Notice: The reproducibility variables underlying each score are classified using an automated LLM-based pipeline, validated against a manually labeled dataset. LLM-based classification introduces uncertainty and potential bias; scores should be interpreted as estimates. Full accuracy metrics and methodology are described in Coakley et alK. L. Coakley, T. Snelleman, H. Hoos, and O. E. Gundersen, "The embrace of open science: An analysis of a decade of AI research and 56 800 conference papers," Under Review, 2026..
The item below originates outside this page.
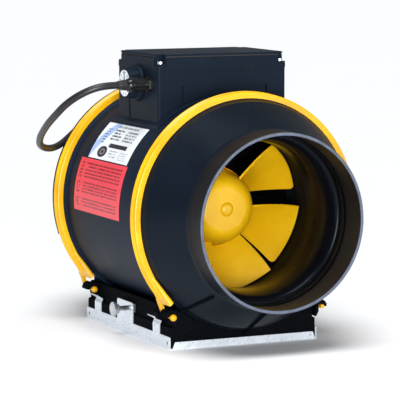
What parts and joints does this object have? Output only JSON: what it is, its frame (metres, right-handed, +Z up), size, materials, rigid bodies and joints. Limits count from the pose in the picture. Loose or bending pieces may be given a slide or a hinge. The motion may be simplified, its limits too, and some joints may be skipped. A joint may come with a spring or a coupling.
{
  "type": "inline duct fan",
  "caption": "Inline mixed-flow duct fan with conical spigots, strap-clamped shells, an impeller, a clip-on steel bracket, a terminal box with speed knob, and a mains cord.",
  "frame": {"origin": "bottom centre of the bounding box without the free cord: midway between the two spigot rims, on the fan's centre plane, at the underside of the steel bracket", "axes": "+Z up, +Y along the air flow from the inlet spigot to the outlet spigot, +X to the right seen from the inlet"},
  "size_m": [0.3232, 0.53, 0.3275],
  "materials": {
    "barrel_plastic": "satin black moulded plastic",
    "shell_plastic": "satin black moulded plastic with a cool sheen",
    "nozzle_plastic": "semi-gloss black moulded plastic",
    "cone_plastic": "semi-gloss black moulded plastic",
    "vane_plastic": "satin black moulded plastic",
    "cradle_plastic": "fine-grained black moulded plastic",
    "box_plastic": "fine-grained dark moulded plastic",
    "lid_plastic": "fine-grained dark moulded plastic",
    "gasket_foam": "closed-cell foam",
    "strap_rubber": "smooth yellow elastomer",
    "impeller_plastic": "golden yellow moulded plastic",
    "hub_cap_plastic": "golden yellow moulded plastic",
    "bracket_steel": "galvanised sheet steel",
    "screw_steel": "zinc-plated steel",
    "thumb_screw_plastic": "dark moulded head on a zinc-plated shank",
    "rotor_steel": "dark coated pressed steel",
    "magnet_steel": "cast cage",
    "bearing_steel": "ground steel",
    "lamination_steel": "stacked laminations",
    "winding_copper": "varnished copper",
    "flange_aluminium": "cast aluminium",
    "knob_plastic": "ribbed black plastic",
    "dial_plastic": "white printed dial plate",
    "switch_plastic": "dark moulded plastic",
    "gland_plastic": "black nylon",
    "terminal_plastic": "off-white nylon",
    "capacitor_plastic": "white cylindrical case",
    "grommet_rubber": "black rubber",
    "cord_jacket": "black cable jacket",
    "lead_jacket": "grey inner lead",
    "plug_rubber": "black moulded-on plug",
    "pin_brass": "bright brass blades",
    "label_white": null,
    "label_red": null
  },
  "bodies": {
    "housing": {"housing_barrel": "barrel_plastic", "front_shell": "shell_plastic", "rear_shell": "shell_plastic", "inlet_nozzle": "nozzle_plastic", "outlet_cone": "cone_plastic", "guide_vane_casing": "vane_plastic", "tail_fairing": "vane_plastic", "casing_screws": "screw_steel", "motor_flange": "flange_aluminium", "motor_screws": "screw_steel", "stator_core": "lamination_steel", "stator_winding": "winding_copper", "motor_lead": "lead_jacket", "bearing_front": "bearing_steel", "bearing_rear": "bearing_steel", "cradle": "cradle_plastic", "wall_bracket": "bracket_steel", "thumb_screw_nut": "screw_steel", "front_strap": "strap_rubber", "rear_strap": "strap_rubber", "box_base": "box_plastic", "box_gasket": "gasket_foam", "box_lid": "lid_plastic", "lid_screws": "screw_steel", "terminal_block": "terminal_plastic", "capacitor": "capacitor_plastic", "speed_switch": "switch_plastic", "gland_body": "gland_plastic", "gland_nut": "gland_plastic", "gland_locknut": "gland_plastic", "gland_boot": "grommet_rubber", "lead_grommet": "grommet_rubber", "supply_lead": "cord_jacket", "power_cord": "cord_jacket", "cord_coil": "cord_jacket", "plug_body": "plug_rubber", "plug_pins": "pin_brass", "rating_label": "label_white", "notice_label": "label_red"},
    "rotor": {"impeller": "impeller_plastic", "hub_cap": "hub_cap_plastic", "rotor_bell": "rotor_steel", "rotor_cage": "magnet_steel", "impeller_shaft": "bearing_steel"},
    "knob": {"speed_knob": "knob_plastic", "knob_dial": "dial_plastic", "knob_spindle": "switch_plastic"},
    "screw_washer": {"thumb_screw_washer": "screw_steel"},
    "screw": {"thumb_screw": "thumb_screw_plastic"}
  },
  "joints": [
    {"name": "impeller_spin", "type": "hinge", "parent": "housing", "child": "rotor", "pos_m": [0, 0, 0.149], "axis": [0, 1, 0], "continuous": true},
    {"name": "knob_turn", "type": "hinge", "parent": "housing", "child": "knob", "pos_m": [-0.09, 0, 0.2925], "axis": [-1, 0, 0], "range_deg": [-135, 135]},
    {"name": "screw_travel", "type": "slide", "parent": "housing", "child": "screw_washer", "axis": [-1, 0, 0], "range_m": [0, 0.004]},
    {"name": "screw_turn", "type": "hinge", "parent": "screw_washer", "child": "screw", "pos_m": [-0.115, -0.002, 0.0315], "axis": [-1, 0, 0], "range_deg": [0, 1440]}
  ],
  "couplings": [
    {"joint": "screw_turn", "follows": "screw_travel", "rad_per_m": 6283.2}
  ]
}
Audio-Sync Video Generation with Multi-Stream Temporal Control
Authors: Shuchen Weng, Haojie Zheng, zheng chang, Si Li, Boxin Shi, Xinlong Wang
NeurIPS 2025 | Venue PDF | LLM Run Details
| Reproducibility Variable | Result | LLM Response |
|---|---|---|
| Research Type | Experimental | Extensive experiments demonstrate that MTV achieves state-of-the-art performance across six standard metrics spanning video quality, text-video consistency, and audio-video alignment. The paper includes a dedicated '5 Experiments' section discussing quantitative comparisons, ablation studies, and user studies. |
| Researcher Affiliation | Academia | The authors are affiliated with: 1Beijing Academy of Artificial Intelligence 2School of Software and Microelectronics, Peking University 3School of Artificial Intelligence, Beijing University of Posts and Telecommunications 4State Key Lab of Multimedia Info. Processing, School of Computer Science, Peking University 5Nat l Eng. Research Ctr. of Visual Tech., School of Computer Science, Peking University. Beijing Academy of Artificial Intelligence is a non-profit research institution, and Peking University and Beijing University of Posts and Telecommunications are academic institutions. All affiliations are academic or public research institutions. |
| Pseudocode | No | The paper describes the methodology using textual explanations and diagrams (e.g., Fig. 2), but does not contain any explicitly labeled pseudocode or algorithm blocks. |
| Open Source Code | No | In the NeurIPS Paper Checklist, for Question 5 'Does the paper provide open access to the data and code...', the answer is '[No]' with the justification: 'Both the dataset and the codes will be released upon acceptance.' |
| Open Datasets | No | The paper introduces a new dataset called DEMIX, which is the primary dataset used for training and evaluation. In the NeurIPS Paper Checklist, for Question 5 'Does the paper provide open access to the data and code...', the answer is '[No]' with the justification: 'Both the dataset and the codes will be released upon acceptance.' This indicates that the main dataset is not yet publicly available. |
| Dataset Splits | Yes | For comprehensive evaluation, we hold out 1K video clips from the dataset to form the testing set. The paper also describes subset divisions for multi-stage training: 'The basic face subset comprises all talking head videos. The remaining cinematic and film-related videos are then categorized to form the other subsets: assignment to single character or multiple characters depends on the annotated human count, while assignment to sound event or visual mood occurs if the respective effects or music track is non-silent.' And 'After data collection and filtering, our DEMIX dataset includes 18K basic face, 54K single character, 39K multiple characters, 166K sound event, and 195K visual mood data...' |
| Hardware Specification | Yes | In 'Training details': 'For each stage, we train our model for 40K steps on 24 NVIDIA A800 GPUs... For inference, our model requires 280s to generate a 49-frame audio-sync video on a NVIDIA A100 GPU.' |
| Software Dependencies | No | The paper mentions several software tools and models like 'Py Scene Detect', 'Audiobox-aesthetics', 'MVSEP', 'Spleeter', 'YOLO', 'Scribe', 'Talk Net', 'wav2vec', 'CLIP', and 'BEATs', but it does not specify any version numbers for these software dependencies. |
| Experiment Setup | Yes | In 'Training details': 'For each stage, we train our model for 40K steps on 24 NVIDIA A800 GPUs using the Adam-based optimizer [59] with a learning rate 1 10 5, where MST-Control Net and attention layers of the backbone are trainable.' |